The Spartans Veterans Athletic Club celebrated its 85th anniversary in June.
A lively crowd helped themselves to fresh-off the grill food while enjoying conversations among the members, most of whom joined Spartans over three decades ago.
To make the Saturday, June 5 picnic fun and memorable, music was provided by a DJ complete with a smoke machine and disco lights, which encouraged many to dance. In between songs, visitors could get cold refreshments at the bar or compete in a game of horseshoes.
The Spartans Veterans Athletic Club was founded in 1933, in the middle of the Great Depression.
First located at 75 Grove Street, the organization was made up of sports-minded male veterans from the northwestern part of New Britain. Three years later, in July of 1936, the Club received its State Charter.
Over the years, the club fielded baseball and softball teams that competed in various city leagues. It provided a sense of camaraderie that helped veterans adjust to a normal life after returning from war.
A club member of 54 years, Don Plasczynski said after returning from the Vietnam War in 1967, the club helped him to reintegrate back into the community.
“You came back home, life was different. The friends you had before moved out of state or got married. There was nobody there,” said Plasczynski. “With the club, I had someplace to go, I made friends and it felt like a family.”
Since its inception, the club moved twice, before the purchase of its current home at 191 High Road in Kensington in 1993. At first, the club only included men, but membership is now open to women as well.

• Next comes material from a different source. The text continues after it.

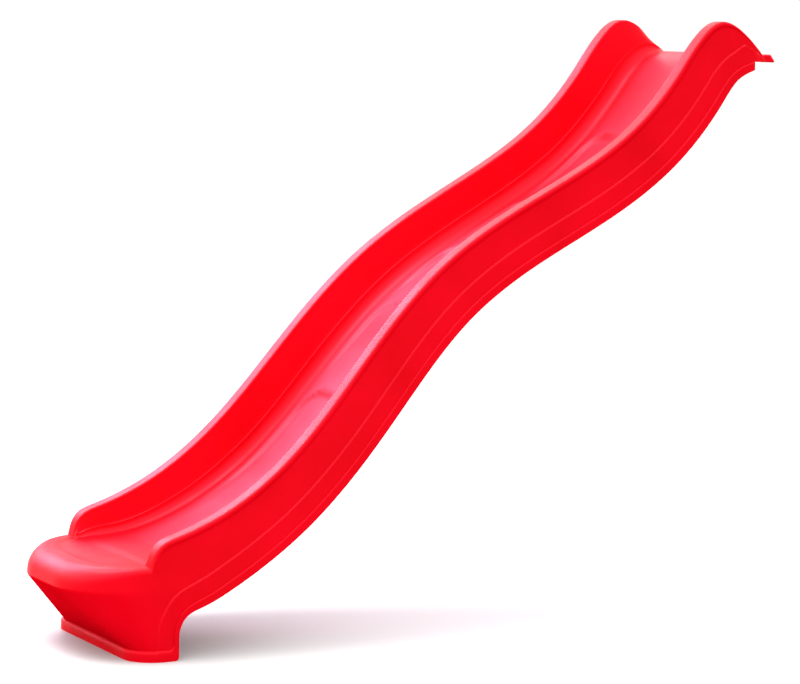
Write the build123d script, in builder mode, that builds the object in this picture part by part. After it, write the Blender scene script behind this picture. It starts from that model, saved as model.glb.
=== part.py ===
"""Garden wave slide: one moulded plastic shell and the fixings that hold it to a play platform.

Millimetres, +Z up.  X runs from the exit (low end) to the platform (high end), Y across the slide.
The origin is on the ground, under the middle of the overall length, on the mirror plane.
"""
from build123d import *
from math import exp, hypot, tanh
import os

os.makedirs("parts", exist_ok=True)

# ---- driving dimensions ------------------------------------------------------------------------
overall_length = 1730
deck_height = 1250          # ground to the underside of the lip, where the platform deck is
skin = 4                    # wall of the moulding
rim_width = 36              # both skins of a side wall, over the rim
rim_radius = 6
rim_edge_length = 1990      # only the two rims have edges longer than this

nose_x = -overall_length / 2
lip_end_x = overall_length / 2
platform_x = lip_end_x - 67         # the vertical face that meets the platform's edge
lip_thickness = 16
lip_top = deck_height + lip_thickness
lip_end_slope = 12                  # how far the end of the lip leans out
end_face_height = 19

nose_top = 202
nose_edge_radius = 46
nose_corner_radius = 180
nose_half_width = 233
foot_front_x = -750
foot_half_width = 228
foot_corner_radius = 65
foot_rear_x = -652
foot_ring_height = 22               # raised ring round the bottom of the foot
foot_ring_step = 5

edge_strip_width = 20               # strip along the lower edge of each side, the outermost step
edge_strip_step = 6
flute_width = 60                    # edge strip and the shallower step above it
flute_step = 3

bed_cove_radius = 28
wall_lean = 9               # how far a side wall's inner face leans out, from the bed up to the rim
wall_lean_height = 100
trough_reach = 230
trough_stations = 41
anchor_hole_radius = 6
anchor_hole_pitch = 280
anchor_flange_rear = -700
anchor_hole_x = -722

screw_pitch = 60
screw_count = 3
screw_x = platform_x + 32
screw_hole_radius = 4.5
boss_radius = 19
lip_hollow_x = platform_x + 27.5
lip_hollow_length = 51
lip_hollow_width = 430

# deck screws: hexagon head on a steel washer, sunk in the lip under a snap-in cap
sink_radius = 14
sink_depth = 10
shank_radius = 4
screw_length = 56
screw_point = 9
head_across_flats = 13
head_height = 5.5
washer_radius = 12
washer_hole_radius = 4.3
washer_thickness = 1.6
cap_radius = 17
cap_rise = 1.2
cap_skirt_wall = 1.6
cap_skirt_height = 5
cap_edge_radius = 1

# ---- the slide's side view (X, Z), exit to platform -------------------------------------------
rail_end = [(-712, 186), (-703, 226), (-685, 251), (-655, 264)]
rim_wave = [(-525, 317), (-377, 423), (-192, 623), (0, 812), (156, 912), (317, 997), (470, 1095), (595, 1227)]
hump = [(655, 1305), (712, 1341), (763, 1322), (823, lip_top)]
rim_line = rail_end + rim_wave + hump

bed_run_out = [(-712, nose_top), (-600, 207), (-500, 236), (-400, 286)]
bed_wave = [(-307, 352), (-115, 555), (65, 731), (207, 822), (367, 907), (535, 1015), (677, 1163)]
bed_crown = [(735, 1231), (765, 1253.5), (795, 1263.6), (835, lip_top), (lip_end_x + 60, lip_top)]
bed_line = bed_run_out + bed_wave + bed_crown

foot_rear = [(foot_rear_x, 0), (foot_rear_x, 35), (-649, 70), (-634, 94), (-600, 110)]
under_wave = [(-526, 144), (-355, 253), (-206, 390), (-73, 543), (66, 690), (233, 804), (412, 900), (580, 1013)]
under_end = [(715, 1163), (757, 1212), (platform_x, deck_height - end_face_height)]
lower_line = foot_rear + under_wave + under_end

# ---- the slide's plan: half width over the side walls, slightly waisted at mid length ----------
half_width_mean = 230
exit_flare = 4
waist_depth = 24
waist_x = 20
waist_reach = 330
plan_stations = range(-760, 961, 86)


def half_width_at(x):
    """Half the width over the side walls, as a smooth function of the place along the slide."""
    waist = waist_depth * exp(-(((x - waist_x) / waist_reach) ** 2))
    return half_width_mean - exit_flare * tanh(x / 300) - waist


skin_overrun = 30           # how far the inner form runs out below the open underside
block_half_width = 300
block_height = 1700
far_side = Plane.XZ.offset(-block_half_width)       # side views are drawn here and run through to the near side


def shifted(line, distance):
    """The points of a line moved square to it, to its left for a positive distance."""
    moved = []
    for index, (x, z) in enumerate(line):
        before = line[max(index - 1, 0)]
        after = line[min(index + 1, len(line) - 1)]
        run = after[0] - before[0]
        rise = after[1] - before[1]
        length = hypot(run, rise)
        moved.append((x - distance * rise / length, z + distance * run / length))
    return moved


def screw_points(height=0):
    """Where the deck screws are, along the lip, at one height."""
    middle = (screw_count - 1) / 2
    return [(screw_x, (index - middle) * screw_pitch, height) for index in range(screw_count)]


def plan_block(outset):
    """A tall block with the slide's plan, its sides moved out by outset."""
    near = [(x, -half_width_at(x) - outset) for x in plan_stations]
    far = [(x, half_width_at(x) + outset) for x in plan_stations]
    with BuildPart() as block:
        with BuildSketch(Plane.XY.offset(-100)):
            with BuildLine():
                Spline(*near)
                Line(near[-1], far[-1])
                Spline(*far)
                Line(far[0], near[0])
            make_face()
        extrude(amount=block_height + 100)
    return block.part


def side_walls(inset):
    """The whole side outline of the slide behind the foot, with its top and sides moved in by inset.

    Moved in, it is the space inside the shell, so it runs out below the lower edge.
    """
    top = shifted(rim_line, -inset)
    if inset:
        top = [point for point in top if point[0] < platform_x - skin]
        lower = shifted(lower_line[3:], -skin_overrun)
        end_x = platform_x - skin
        corners = [top[-1], (end_x, 1290), (end_x, lower[-1][1])]
        front = [lower[0], (-640, 20), (-700, 30), top[0]]
        lower[-1] = corners[-1]
    else:
        lower = lower_line
        corners = [top[-1], (lip_end_x - lip_end_slope, lip_top), (lip_end_x, deck_height)]
        corners = corners + [(platform_x, deck_height), lower[-1]]
        front = [lower[0], (foot_rear_x - 20, 20), top[0]]
    with BuildPart() as block:
        with BuildSketch(far_side):
            with BuildLine():
                Spline(*top)
                Polyline(*corners)
                Spline(*lower)
                Polyline(*front)
            make_face()
        extrude(amount=2 * block_half_width)
        add(plan_block(-inset), mode=Mode.INTERSECT)
    return block.part


def edge_step(width, outset, below):
    """A stepped band of the side wall along its lower edge, as a block right across the slide."""
    upper = shifted(lower_line, width)
    lower = shifted(lower_line, -below)
    with BuildPart() as band:
        with BuildSketch(far_side):
            with BuildLine():
                Spline(*upper)
                Line(upper[-1], lower[-1])
                Spline(*lower)
                Line(lower[0], upper[0])
            make_face()
        extrude(amount=2 * block_half_width)
        add(plan_block(outset), mode=Mode.INTERSECT)
    return band.part


def foot_plan(height, front, half_width, corner, rear):
    """The outline of the foot at one height: straight behind, its two front corners rounded."""
    with BuildSketch(Plane.XY.offset(height)) as plan:
        with Locations((rear, 0)):
            Rectangle(rear - front, 2 * half_width, align=(Align.MAX, Align.CENTER))
        fillet(plan.vertices().group_by(Axis.X)[0], corner)
    return plan.sketch


def foot_block(inset, rear=foot_rear_x):
    """The box foot under the exit: the nose overhangs the foot, and its top edge is rounded over."""
    ring = (foot_front_x + inset, foot_half_width + foot_ring_step - inset, foot_corner_radius, rear)
    wall = (foot_front_x + foot_ring_step + inset, foot_half_width - inset, foot_corner_radius, rear)
    nose = (nose_x + inset, nose_half_width - inset, nose_corner_radius, rear)
    lean_top = nose_top - nose_edge_radius - 6
    with BuildPart() as block:
        extrude(foot_plan(0, *ring), amount=foot_ring_height - inset)
        loft([foot_plan(foot_ring_height - inset, *wall), foot_plan(lean_top, *nose)])
        extrude(foot_plan(lean_top, *nose), amount=nose_top - inset - lean_top)
        top_rim = block.faces().sort_by(Axis.Z)[-1].edges().filter_by(lambda edge: edge.center().X < rear - 1)
        fillet(top_rim, nose_edge_radius - inset)
    return block.part


def trough_section(plane, half_floor, cove):
    """The trough square to the bed: a flat floor, a cove at each side, and walls that lean out."""
    wall_foot = half_floor + wall_lean * cove / wall_lean_height
    wall_head = half_floor + wall_lean * trough_reach / wall_lean_height
    bulge = 0.29 * cove
    with BuildSketch(plane) as section:
        with BuildLine():
            Line((cove - half_floor, 0), (half_floor - cove, 0))
            ThreePointArc((half_floor - cove, 0), (half_floor - bulge, bulge), (wall_foot, cove))
            Polyline((wall_foot, cove), (wall_head, trough_reach), (-wall_head, trough_reach), (-wall_foot, cove))
            ThreePointArc((-wall_foot, cove), (bulge - half_floor, bulge), (cove - half_floor, 0))
        make_face()
    return section.sketch


def trough_space(outset):
    """The space over the bed, between the side walls: the slide's trough."""
    bed = shifted(bed_line, -outset)
    with BuildLine(Plane.XZ) as path:
        Spline(*bed, tangents=[(1, 0), (1, 0)])
    route = path.edges()[0]
    sections = []
    for index in range(trough_stations):
        along = index / (trough_stations - 1)
        place = route @ along
        half_floor = half_width_at(place.X) - rim_width - wall_lean + outset
        plane = Plane(origin=place, x_dir=(0, 1, 0), z_dir=route % along)
        sections.append(trough_section(plane, half_floor, bed_cove_radius + outset))
    with BuildPart() as space:
        loft(sections)
    return space.part


# ---- slide body --------------------------------------------------------------------------------
with BuildPart() as outer_form:
    add(side_walls(0))
    fillet(outer_form.edges().filter_by(lambda edge: edge.length > rim_edge_length), rim_radius)
    add(edge_step(flute_width, flute_step, 0))
    add(edge_step(edge_strip_width, edge_strip_step, 0))
    add(foot_block(0))
    add(trough_space(0), mode=Mode.SUBTRACT)

with BuildPart() as inner_form:
    add(side_walls(skin))
    add(edge_step(flute_width - skin, flute_step - skin, skin_overrun))
    add(edge_step(edge_strip_width - skin, edge_strip_step - skin, skin_overrun))
    add(foot_block(skin, foot_rear_x + 30))
    add(trough_space(skin), mode=Mode.SUBTRACT)

with BuildPart() as slide_body:
    add(outer_form.part)
    add(inner_form.part, mode=Mode.SUBTRACT)

    # the lip is a hollow plate with a skirt round its end, and bosses where the screws go through
    with BuildSketch(Plane.XY.offset(deck_height)) as lip_hollow:
        with Locations((lip_hollow_x, 0)):
            Rectangle(lip_hollow_length, lip_hollow_width)
        with Locations(screw_points()):
            Circle(boss_radius, mode=Mode.SUBTRACT)
    extrude(amount=lip_thickness - skin, mode=Mode.SUBTRACT)

    # an inward flange at the front of the foot takes the two ground anchors
    with BuildSketch() as anchor_flange:
        add(foot_plan(0, foot_front_x + skin, foot_half_width, foot_corner_radius, foot_rear_x))
        with Locations((anchor_flange_rear, 0)):
            Rectangle(200, 2 * block_half_width, align=(Align.MIN, Align.CENTER), mode=Mode.SUBTRACT)
    extrude(amount=skin)

    with Locations(screw_points(lip_top)):
        CounterBoreHole(screw_hole_radius, sink_radius, sink_depth, depth=lip_thickness)
    with Locations((anchor_hole_x, -anchor_hole_pitch / 2, skin), (anchor_hole_x, anchor_hole_pitch / 2, skin)):
        Hole(anchor_hole_radius, depth=skin)

# ---- deck fixings, three of each: hexagon screws on washers, under snap-in caps ------------------
washer_level = lip_top - sink_depth
head_level = washer_level + washer_thickness
point_level = head_level - screw_length

with BuildPart() as deck_washers:
    with BuildSketch(Plane.XY.offset(washer_level)):
        with Locations(screw_points()):
            Circle(washer_radius)
            Circle(washer_hole_radius, mode=Mode.SUBTRACT)
    extrude(amount=washer_thickness)

with BuildPart() as deck_screws:
    with BuildSketch(Plane.XY.offset(head_level)):
        with Locations(screw_points()):
            RegularPolygon(head_across_flats / 2, side_count=6, major_radius=False)
    extrude(amount=head_height)
    chamfer(deck_screws.faces().filter_by(Axis.Z).group_by(Axis.Z)[-1].edges(), 0.8)
    with BuildSketch(Plane.XY.offset(point_level + screw_point)):
        with Locations(screw_points()):
            Circle(shank_radius)
    extrude(amount=screw_length - screw_point)
    with Locations(screw_points(point_level + screw_point / 2)):
        Cone(0.6, shank_radius, screw_point)

with BuildPart() as screw_caps:
    with BuildSketch(Plane.XY.offset(lip_top)):
        with Locations(screw_points()):
            Circle(cap_radius)
    extrude(amount=cap_rise)
    fillet(screw_caps.edges().group_by(Axis.Z)[-1], cap_edge_radius)
    with BuildSketch(Plane.XY.offset(lip_top)):
        with Locations(screw_points()):
            Circle(sink_radius)
            Circle(sink_radius - cap_skirt_wall, mode=Mode.SUBTRACT)
    extrude(amount=-cap_skirt_height)

# ---- one file for each node ----------------------------------------------------------------------
nodes = {
    "slide_body": slide_body,
    "deck_screws": deck_screws,
    "deck_washers": deck_washers,
    "screw_caps": screw_caps,
}
for name, piece in nodes.items():
    piece.part.label = name
    export_step(piece.part, f"parts/{name}.step")
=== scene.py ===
"""Looks of the wave slide: a detailed moulded shell in place of the plain CAD one, its materials,
the studio and the camera.  Shapes are worked out in millimetres, in the CAD frame, and scaled to metres.
"""

from math import asin, cos, exp, hypot, pi, radians, sin, tanh

import bmesh
import bpy
import numpy as np
from mathutils import Matrix, Vector


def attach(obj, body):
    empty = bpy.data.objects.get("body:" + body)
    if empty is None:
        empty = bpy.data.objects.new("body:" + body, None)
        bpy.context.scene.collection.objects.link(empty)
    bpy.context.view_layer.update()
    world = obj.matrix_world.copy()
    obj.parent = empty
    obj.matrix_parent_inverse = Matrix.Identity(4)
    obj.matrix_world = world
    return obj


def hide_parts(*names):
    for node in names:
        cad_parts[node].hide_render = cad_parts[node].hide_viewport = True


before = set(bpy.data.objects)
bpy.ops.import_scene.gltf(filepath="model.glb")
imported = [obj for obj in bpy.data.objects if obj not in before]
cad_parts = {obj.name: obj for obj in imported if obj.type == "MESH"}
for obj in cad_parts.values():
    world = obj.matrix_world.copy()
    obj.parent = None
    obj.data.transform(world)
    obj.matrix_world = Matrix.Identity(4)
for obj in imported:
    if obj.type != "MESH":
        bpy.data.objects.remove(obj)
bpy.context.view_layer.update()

MM = 0.001
SKIN = 4.0
DECK_HEIGHT = 1250.0
LIP_TOP = 1266.0
PLATFORM_X = 798.0
END_FACE = 19.0             # height of the end face that meets the deck's edge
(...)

In its heyday, the club had 350 members, with over 200 on the waitlist. Membership, however, has been declining. After the difficult COVID-19 year, the club is down to just 63 members.
“As our membership ages, we are looking to attract younger members,” said club president Paul Pliska. “Fathers used to bring their kids, and we used to have father-son teams. That’s how it used to be. But the sons are all in their 50s and 60s now.”
“It’s a fun club where you can join in some of the activities or just come down and socialize with friends,” Pliska added.
The club had to raise membership dues during the pandemic to make up for the closure of the bar, which repelled about 30 members.
Current club member Roseanne Silvia, who was brought into the club by her father, Louis “Lou Ruby” Rubinowicz, along with her brothers Phil and Eddie, said the Spartans are working hard to build membership back up.
“It’s really one of the best-kept secrets in the area,” said Silvia, “We are working on getting the word out.”
As COVID-19 restrictions ease, she said the club is set to host more events that, hopefully, encourage people to join. A comedy show, paint night and wine tasting are just a few things being planned.